Let me see about getting you a build with those changes to see if they make any difference.
@24pdailies Here is a link to a version with what I think are better AVC decoder settings:
This is only a beta version so please don’t run it on any production projects. Let me know if this makes any difference for you.
This version made a little difference.
Xeon 3.33Ghz 6-core
XAVC 4K to DNxHD 36:
Cortex 1.5.2 b5004= ~30fps
Cortex 1.5.3 b5065= ~37-38
XAVC 4K to ProRes 422HQ:
Cortex 1.5.2 b5004= ~25fps
Cortex 1.5.3 b5065= Failed to convert
Still, the DNx test shows a 25% increase in speed and every little bit counts. I’m not too worried about the ProRes - this was just a quick test. RAM usage stayed around 3GB for all.

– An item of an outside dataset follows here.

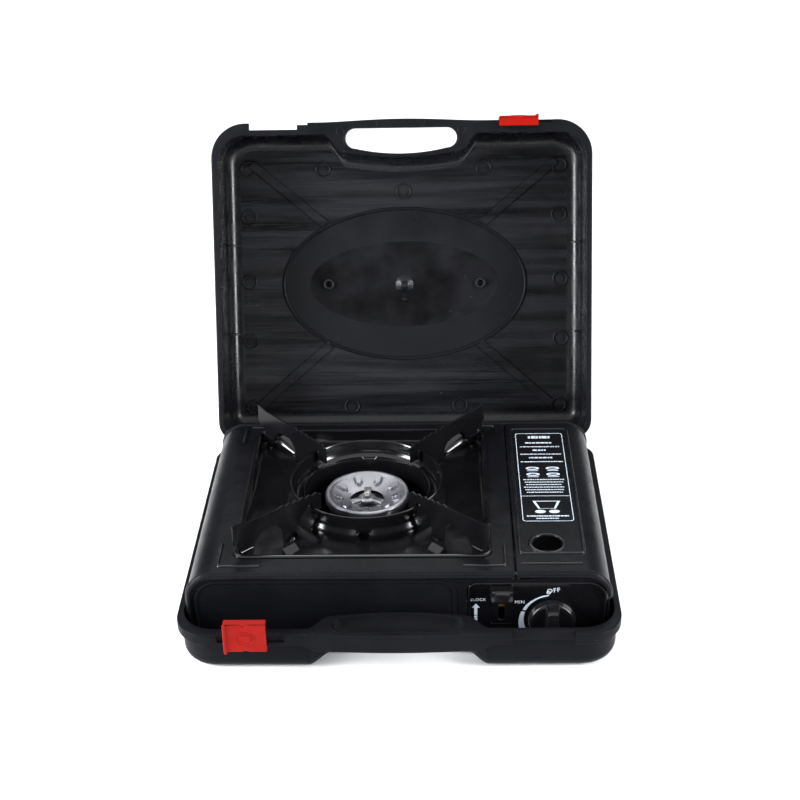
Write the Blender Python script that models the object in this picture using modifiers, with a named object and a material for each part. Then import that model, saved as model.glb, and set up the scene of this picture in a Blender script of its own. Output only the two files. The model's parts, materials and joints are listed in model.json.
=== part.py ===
"""Cartridge stove standing in the lower half of its open carrying case.

Frame: origin at the centre of the case's underside, +X right, +Y towards the case hinge, +Z up.
All sizes are in metres.
"""

import math

import bmesh
import bpy
from mathutils import Matrix, Vector

# ---------------------------------------------------------------- clearances
GAP = 0.0003
RUN = 0.0005
SEAM = 0.0006

# ---------------------------------------------------------------- carrying case
CASE_WIDTH = 0.362
CASE_FRONT = -0.155
CASE_REAR = 0.1515
CASE_WALL = 0.0025
BASE_DEPTH = 0.040
LID_DEPTH = 0.068
RIM_SIDE = 0.003
RIM_FRONT = 0.009
RIM_TALL = 0.009
RIM_EDGE = 0.0008
CORNER_FRONT = 0.033
CORNER_REAR = 0.020
BASE_FILLET = 0.0115
LID_FILLET = 0.016
LID_OPEN = math.radians(110)

GRIP_BOW = 0.0025
GRIP_BAR = 0.0085
GRIP_EXTRA = 0.006
HOLE_HALF = 0.053
HOLE_DEPTH = 0.0240
HOLE_SAG = 0.005
BAY_BLEND = 0.018
BAY_MARGIN = 0.0008

HINGE_OUT = 0.0025
KNUCKLE_R = 0.0038
KNUCKLE_LONG = 0.009
PIN_R = 0.0015
HINGE_X = 0.105

LATCH_WIDE = 0.037
LATCH_PLATE = 0.003
LATCH_LIP = 0.0028
LATCH_REACH = 0.006
BASE_LATCH_X = -0.123
BASE_LATCH_TRAVEL = 0.015
LID_LATCH_X = 0.111
LID_LATCH_LOCK = 0.009
LID_LATCH_BACK = 0.0095
NOTCH_END = 0.003

# ---------------------------------------------------------------- stove body
BODY_LEFT = -0.173
BODY_RIGHT = 0.173
BODY_FRONT = -0.1205
BODY_REAR = 0.1355
BODY_TOP = 0.075
BODY_BEND = 0.022
SHEET = 0.0008
FOOT_TALL = 0.0032
FOOT_R = 0.009
FOOT_INSET = 0.028
PAN_SHEET = 0.001
PAN_RIM = 0.007
PAN_BEND = 0.001
PANEL_SET = 0.002
LIP_FOLD = 0.005
SEAM_X = 0.0949

COVER_PIVOT_IN = 0.0025
COVER_PIVOT_Z = 0.048
ROD_R = 0.0015
BARREL_R = 0.0028
BARREL_LONG = 0.020
FINGER_R = 0.0125
FINGER_X = 0.123
FINGER_Y = -0.0755

# ---------------------------------------------------------------- controls
PANEL_LEFT = 0.056
PANEL_TOP = 0.066
PANEL_ROUND = 0.010
PANEL_ROUND_OUTER = 0.016
KNOB_X = 0.125
KNOB_Z = 0.0285
KNOB_R = 0.020
KNOB_SKIRT = 0.007
KNOB_GRIP = 0.010
KNOB_GRIP_WIDE = 0.009
STEM_R = 0.003
LEVER_X = 0.084
LEVER_TOP = 0.062
LEVER_WIDE = 0.018
LEVER_TALL = 0.015
LEVER_PROUD = 0.011
LEVER_NECK = 0.004
LEVER_TRAVEL = 0.021

# ---------------------------------------------------------------- gas parts and bay
REGULATOR_R = 0.017
REGULATOR_LONG = 0.0255
BULKHEAD_Y = -0.0705
CRADLE_X = 0.1325
CRADLE_WIDE = 0.048
CARTRIDGE_Z = 0.0407
PIPE_R = 0.0025
PIPE_Y = -0.097
JET_LONG = 0.0095
MIXER_R = 0.008
PUSHER_Y = 0.1215
PUSHER_ROD_X = 0.104
PUSHER_ROD_Z = 0.014
PUSHER_ROD_R = 0.002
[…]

I get 37 fps rendering to ProRes 422 HQ with the new build…
We have some theories about the what the rest of the difference is. Disk I/O may be part of it. Looks like the Sony SDK reads the files in ~ 64K chunks, vs. when we read ProRes, which we do in ~ 4MB chunks.
The other difference is the bit packing of the decoded frames, which ends up being 25% more data to push through the GPU vs when we decode ProRes Proxy.
In the future, we can look at further optimizations there (speed / quality tradeoffs)… if it seems worthwhile.
The changes @peter made are now part of v1.5.3 beta b5081
I found a thread that talks about converting 4K XAVC to 4K ProRes. Some guys have given their tricks.
There’s a few major problems going that route though:
Both Resolve and ffmpeg mentioned in the thread convert 4K XAVC at or below the speeds of Cortex. My testing with Resolve yielded ~85% speed of Cortex (Resolve on Mac). ffmpeg got around 60% speed of Cortex. Both tests rendering out to ProRes
After you’ve rendered out your ProRes 4K, you will probably want a proxy version to edit with. I can’t imagine trying to cut smoothly with 4K video files. So you’d have to speed additional time to create another version.
I guess what it comes down to is your workflow. For us, we need to rush and get editorial done as soon as possible so we push XAVC directly to DNxHD 36. For you it might be more about a Final Cut workflow that needs ProRes or maybe you need files for a specific VFX pipeline. If it works for you, then go for it!